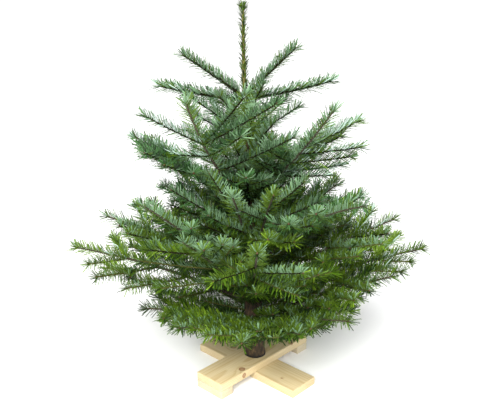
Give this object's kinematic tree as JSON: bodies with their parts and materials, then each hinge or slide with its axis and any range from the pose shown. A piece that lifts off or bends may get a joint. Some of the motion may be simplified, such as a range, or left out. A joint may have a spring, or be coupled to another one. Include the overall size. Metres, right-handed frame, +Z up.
{
  "type": "cut christmas tree on a wooden cross stand",
  "caption": "Small cut fir with a bare leader, whorls of needled boughs round a leaning trunk, standing on a cross of pine planks.",
  "frame": {"origin": "on the floor, under the middle of the plank cross, at the middle of the lower plank's flat underside", "axes": "+Z up; -Y towards the front of the tree; the upper plank of the stand runs 47 degrees from +X towards +Y"},
  "size_m": [1.0004, 0.787, 1.0161],
  "materials": {
    "pine": "planed pale pine with knots",
    "pine_feet": "planed whiter pine",
    "trunk_bark": "dark brown rough bark, yellow-green on the leader",
    "bough_bark": "brown young bark",
    "needles_young": "yellow-green needles, satin",
    "needles_upper": "blue-green needles with silver undersides",
    "needles_lower": "grass-green needles, satin"
  },
  "bodies": {
    "root": {"bough_bottom_back": "bough_bark", "bough_bottom_left": "bough_bark", "bough_bottom_right": "bough_bark", "bough_lower_back_left": "bough_bark", "bough_lower_back_right": "bough_bark", "bough_lower_front": "bough_bark", "bough_lower_front_left": "bough_bark", "bough_lower_left": "bough_bark", "bough_lower_right": "bough_bark", "bough_middle_back": "bough_bark", "bough_middle_back_left": "bough_bark", "bough_middle_back_right": "bough_bark", "bough_middle_front_left": "bough_bark", "bough_middle_front_right": "bough_bark", "bough_middle_left": "bough_bark", "bough_middle_right": "bough_bark", "foliage_between_back_left": "needles_lower", "foliage_between_back_right": "needles_lower", "foliage_between_left": "needles_lower", "foliage_between_right": "needles_lower", "foliage_bottom_back": "needles_lower", "foliage_bottom_fore_left": "needles_lower", "foliage_bottom_fore_right": "needles_lower", "foliage_bottom_front_left": "needles_lower", "foliage_bottom_front_right": "needles_lower", "foliage_bottom_left": "needles_lower", "foliage_bottom_right": "needles_lower", "foliage_leader": "needles_young", "foliage_lower_back_left": "needles_lower", "foliage_lower_back_right": "needles_lower", "foliage_lower_front": "needles_lower", "foliage_lower_front_left": "needles_lower", "foliage_lower_front_right": "needles_lower", "foliage_lower_left": "needles_lower", "foliage_lower_right": "needles_lower", "foliage_middle_back": "needles_lower", "foliage_middle_back_left": "needles_lower", "foliage_middle_back_right": "needles_lower", "foliage_middle_front_left": "needles_lower", "foliage_middle_front_right": "needles_lower", "foliage_middle_left": "needles_lower", "foliage_middle_right": "needles_lower", "foliage_middle_steep_left": "needles_lower", "foliage_middle_steep_right": "needles_lower", "foliage_top_left_high": "needles_young", "foliage_top_left_low": "needles_young", "foliage_top_right_high": "needles_young", "foliage_top_right_low": "needles_young", "foliage_upper_back_left": "needles_upper", "foliage_upper_back_right": "needles_upper", "foliage_upper_front": "needles_upper", "foliage_upper_front_left": "needles_upper", "foliage_upper_front_right": "needles_upper", "foliage_upper_left": "needles_upper", "foliage_upper_right": "needles_upper", "stand_foot_back": "pine_feet", "stand_foot_front": "pine_feet", "stand_lower_plank": "pine", "stand_upper_plank": "pine", "trunk": "trunk_bark"}
  },
  "joints": []
}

## CHALLENGE
Take the listing above and write it out again exactly.

## ANSWER TO THIS TASK
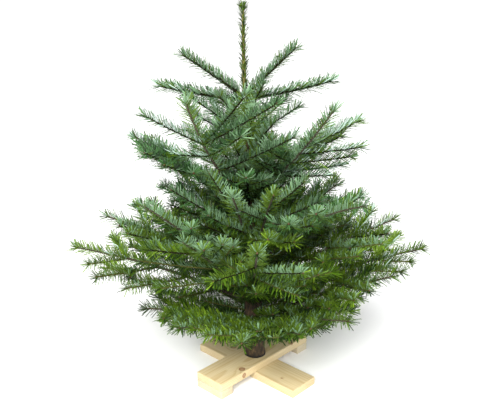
Give this object's kinematic tree as JSON: bodies with their parts and materials, then each hinge or slide with its axis and any range from the pose shown. A piece that lifts off or bends may get a joint. Some of the motion may be simplified, such as a range, or left out. A joint may have a spring, or be coupled to another one. Include the overall size. Metres, right-handed frame, +Z up.
{
  "type": "cut christmas tree on a wooden cross stand",
  "caption": "Small cut fir with a bare leader, whorls of needled boughs round a leaning trunk, standing on a cross of pine planks.",
  "frame": {"origin": "on the floor, under the middle of the plank cross, at the middle of the lower plank's flat underside", "axes": "+Z up; -Y towards the front of the tree; the upper plank of the stand runs 47 degrees from +X towards +Y"},
  "size_m": [1.0004, 0.787, 1.0161],
  "materials": {
    "pine": "planed pale pine with knots",
    "pine_feet": "planed whiter pine",
    "trunk_bark": "dark brown rough bark, yellow-green on the leader",
    "bough_bark": "brown young bark",
    "needles_young": "yellow-green needles, satin",
    "needles_upper": "blue-green needles with silver undersides",
    "needles_lower": "grass-green needles, satin"
  },
  "bodies": {
    "root": {"bough_bottom_back": "bough_bark", "bough_bottom_left": "bough_bark", "bough_bottom_right": "bough_bark", "bough_lower_back_left": "bough_bark", "bough_lower_back_right": "bough_bark", "bough_lower_front": "bough_bark", "bough_lower_front_left": "bough_bark", "bough_lower_left": "bough_bark", "bough_lower_right": "bough_bark", "bough_middle_back": "bough_bark", "bough_middle_back_left": "bough_bark", "bough_middle_back_right": "bough_bark", "bough_middle_front_left": "bough_bark", "bough_middle_front_right": "bough_bark", "bough_middle_left": "bough_bark", "bough_middle_right": "bough_bark", "foliage_between_back_left": "needles_lower", "foliage_between_back_right": "needles_lower", "foliage_between_left": "needles_lower", "foliage_between_right": "needles_lower", "foliage_bottom_back": "needles_lower", "foliage_bottom_fore_left": "needles_lower", "foliage_bottom_fore_right": "needles_lower", "foliage_bottom_front_left": "needles_lower", "foliage_bottom_front_right": "needles_lower", "foliage_bottom_left": "needles_lower", "foliage_bottom_right": "needles_lower", "foliage_leader": "needles_young", "foliage_lower_back_left": "needles_lower", "foliage_lower_back_right": "needles_lower", "foliage_lower_front": "needles_lower", "foliage_lower_front_left": "needles_lower", "foliage_lower_front_right": "needles_lower", "foliage_lower_left": "needles_lower", "foliage_lower_right": "needles_lower", "foliage_middle_back": "needles_lower", "foliage_middle_back_left": "needles_lower", "foliage_middle_back_right": "needles_lower", "foliage_middle_front_left": "needles_lower", "foliage_middle_front_right": "needles_lower", "foliage_middle_left": "needles_lower", "foliage_middle_right": "needles_lower", "foliage_middle_steep_left": "needles_lower", "foliage_middle_steep_right": "needles_lower", "foliage_top_left_high": "needles_young", "foliage_top_left_low": "needles_young", "foliage_top_right_high": "needles_young", "foliage_top_right_low": "needles_young", "foliage_upper_back_left": "needles_upper", "foliage_upper_back_right": "needles_upper", "foliage_upper_front": "needles_upper", "foliage_upper_front_left": "needles_upper", "foliage_upper_front_right": "needles_upper", "foliage_upper_left": "needles_upper", "foliage_upper_right": "needles_upper", "stand_foot_back": "pine_feet", "stand_foot_front": "pine_feet", "stand_lower_plank": "pine", "stand_upper_plank": "pine", "trunk": "trunk_bark"}
  },
  "joints": []
}